MATERIAL PROVIDED:
* BEGIN *

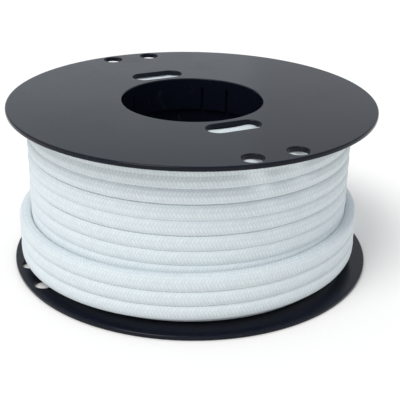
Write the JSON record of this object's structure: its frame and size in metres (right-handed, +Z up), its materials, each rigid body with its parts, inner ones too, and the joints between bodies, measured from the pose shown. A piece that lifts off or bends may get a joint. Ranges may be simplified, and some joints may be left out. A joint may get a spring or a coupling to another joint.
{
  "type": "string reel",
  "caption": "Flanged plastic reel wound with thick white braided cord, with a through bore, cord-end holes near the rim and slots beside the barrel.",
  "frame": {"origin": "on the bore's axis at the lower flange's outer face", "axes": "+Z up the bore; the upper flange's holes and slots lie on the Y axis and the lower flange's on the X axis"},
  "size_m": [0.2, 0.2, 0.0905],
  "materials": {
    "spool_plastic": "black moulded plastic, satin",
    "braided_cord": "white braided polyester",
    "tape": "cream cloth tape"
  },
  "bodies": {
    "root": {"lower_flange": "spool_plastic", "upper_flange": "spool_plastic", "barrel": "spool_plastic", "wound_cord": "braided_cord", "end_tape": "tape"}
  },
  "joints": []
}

* END *

OBJECTIVE:
Copy all of the data. Keep every word exactly as it is.

EXERCISE SOLUTION:
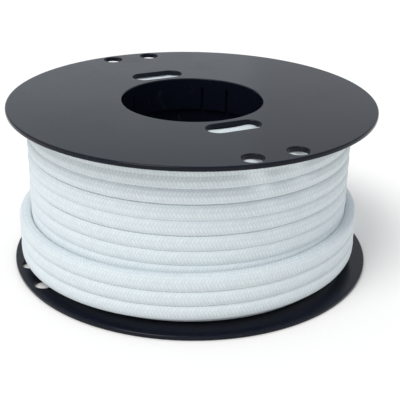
Write the JSON record of this object's structure: its frame and size in metres (right-handed, +Z up), its materials, each rigid body with its parts, inner ones too, and the joints between bodies, measured from the pose shown. A piece that lifts off or bends may get a joint. Ranges may be simplified, and some joints may be left out. A joint may get a spring or a coupling to another joint.
{
  "type": "string reel",
  "caption": "Flanged plastic reel wound with thick white braided cord, with a through bore, cord-end holes near the rim and slots beside the barrel.",
  "frame": {"origin": "on the bore's axis at the lower flange's outer face", "axes": "+Z up the bore; the upper flange's holes and slots lie on the Y axis and the lower flange's on the X axis"},
  "size_m": [0.2, 0.2, 0.0905],
  "materials": {
    "spool_plastic": "black moulded plastic, satin",
    "braided_cord": "white braided polyester",
    "tape": "cream cloth tape"
  },
  "bodies": {
    "root": {"lower_flange": "spool_plastic", "upper_flange": "spool_plastic", "barrel": "spool_plastic", "wound_cord": "braided_cord", "end_tape": "tape"}
  },
  "joints": []
}